Danıştay İdari Dava Daireleri Kurulu da sözlü sınavla ilgili; “adayların eşit şartlarda yarışmalarını sağlayan objektif bir yöntem olan merkezi sınavlardan sonra, her türlü öznel değerlendirmeye açık bulunan ikinci bir sınavın yapılması, merkezi sınavın nesnel sonuçlarını kısmen dahi olsa etkisiz kılacağı gibi, sözü edilen sınavın tek aşamalı olarak sözlü şekilde yapılması halinde de sınavın yargısal denetimi sınırlandırılmış olacaktır.” kararını verdi ve düzenlemenin yürütmesini durdurdu.

Yargı kararına rağmen mülakatta ısrar edilmesi, kadrolaşmada ısrar anlamına mı gelmektedir? Takdir sizindir!..

Sözlü sınavların sonucunu belirleyen, sınavı yapanın ideolojik altyapısı ve buna bağlı olarak oluşan kişisel yargılardır. İçerik olarak yargı denetimini imkansız kılan sözlü sınavın açık açık torpile, kayırmacılığa elverişli sınav sistemi olduğu hepimizin aşikarıdır.
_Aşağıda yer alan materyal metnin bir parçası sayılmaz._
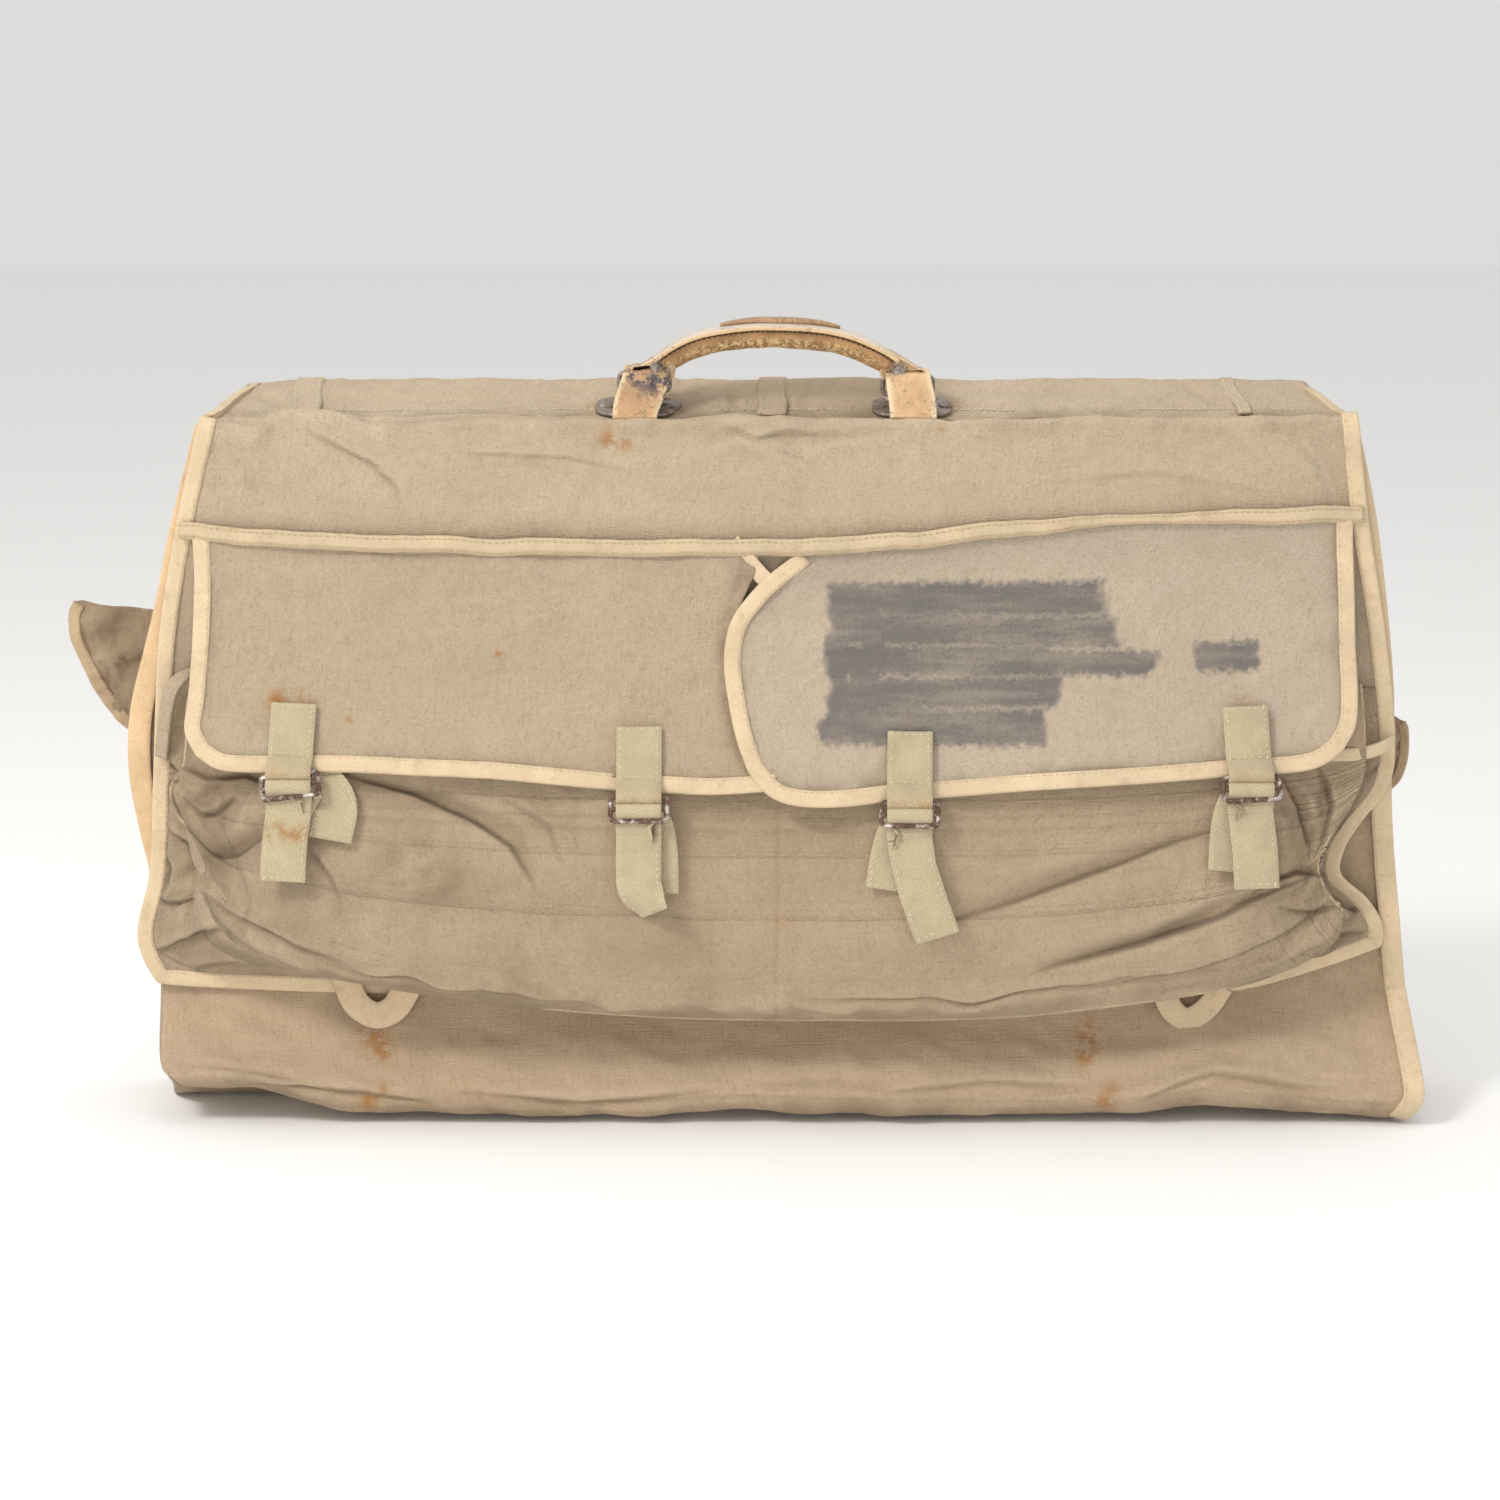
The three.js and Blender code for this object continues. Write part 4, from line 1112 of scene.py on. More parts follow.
def make_flaps():
    x, z = flap_layout(LEFT_FLAP)
    left = make_flap("left_flap_cloth", x, z, 20, [
        ([(-300, 300), (-200, 296), (-90, 306)], 22, 1.0),
        ([(-322, 322), (-250, 326), (-160, 322)], 10, 0.8),
        ([(-230, 215), (-170, 226), (-110, 212)], 12, 1.2),
        ([(-60, 330), (-40, 290), (-46, 240)], 12, 0.9),
        ([(-318, 260), (-290, 236), (-250, 224)], 12, 1.2),
        ([(-246, 250), (-236, 232), (-240, 214)], 9, 1.0),
        ([(-318, 312), (-312, 306), (-300, 304)], 5, 0.8),
        ([(-250, 324), (-170, 320), (-90, 322)], 4, -0.9),
        ([(-210, 300), (-130, 312), (-70, 308)], 5, 0.8),
    ], canvas_flap_shaded, "left_flap", "flap_left",
        [(-281, 246, 6, 1.0), (-268, 248, 4, 0.8), (-262, 243, 3, 0.8), (-157, 272, 2.2, 1.0),
         (-60, 240, 5, 0.3), (-240, 236, 2.5, 0.8)])
    x, z = flap_layout(RIGHT_FLAP)
    right = make_flap("right_flap_cloth", x, z, 30, [
        ([(240, 236), (170, 222), (110, 204)], 10, 1.3),
        ([(30, 222), (90, 214), (150, 218)], 14, 0.9),
        ([(-10, 300), (60, 318), (150, 322)], 14, 1.1),
        ([(200, 322), (250, 300), (310, 290)], 16, 1.0),
        ([(296, 244), (262, 226), (236, 212)], 9, 1.2),
        ([(-14, 250), (20, 262), (60, 258)], 13, 0.8),
    ], canvas_grey, "right_flap", "flap_right",
        [(262, 246, 4, 0.6), (74, 236, 4, 0.4), (276, 236, 3, 0.5), (60, 200, 4, 0.4)],
        overlap(x) * ease(332, 314, z))
    return left, right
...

Hele sözlü sınavda sorulan “pinpon topunun ağırlığı”, “bir otobüse kaç pinpon topu sığar” gibi akla ziyan sorularsa… Torpille Hükümet memuru olan, hizmet sunarken de yanlı davranacağı öngörülmelidir.

İktidarın, devlet memuru olma koşulu taşıyan her yurttaşa açık olması gereken kamu kadrolarını kendi siyasi inisiyatifi doğrultusunda doldurmak amacıyla yasal düzenlemelere (KHK’lara) başvurması durumu iyice içinden çıkılamaz bir hale dönüştürmektedir.

Merkezi sınavda dereceye giren adayların sözlü sınavda elenmesine sayısız örnek mevcuttur. Eşitlik ilkesi; hizmeti sunma ve hizmeti alma hakkına tüm yurttaşların aynı uzaklıkta olmasıyla sağlanmış olacaktır. Ataması yapılanların “devlet memuru” mu, “hükümet memuru” mu olduğunun ayırdı net belirlenmelidir.

Kamu personelinin göreve alınması ve görevde yükselmesinde taraflı bir uygulama olan ve doğrudan torpili çağrıştıran nesnellikten uzak uygulamalar bir an önce son bulmalı. Bu uygulamaların sadece çalışma barışını değil toplumsal barışı da zora soktuğu görülmelidir. Devlet memuru olma koşulu taşıyan herkes cinsiyet, inanç, etnik ve siyasi farklar gözetilmeksizin kamuda istihdam edilmelidir.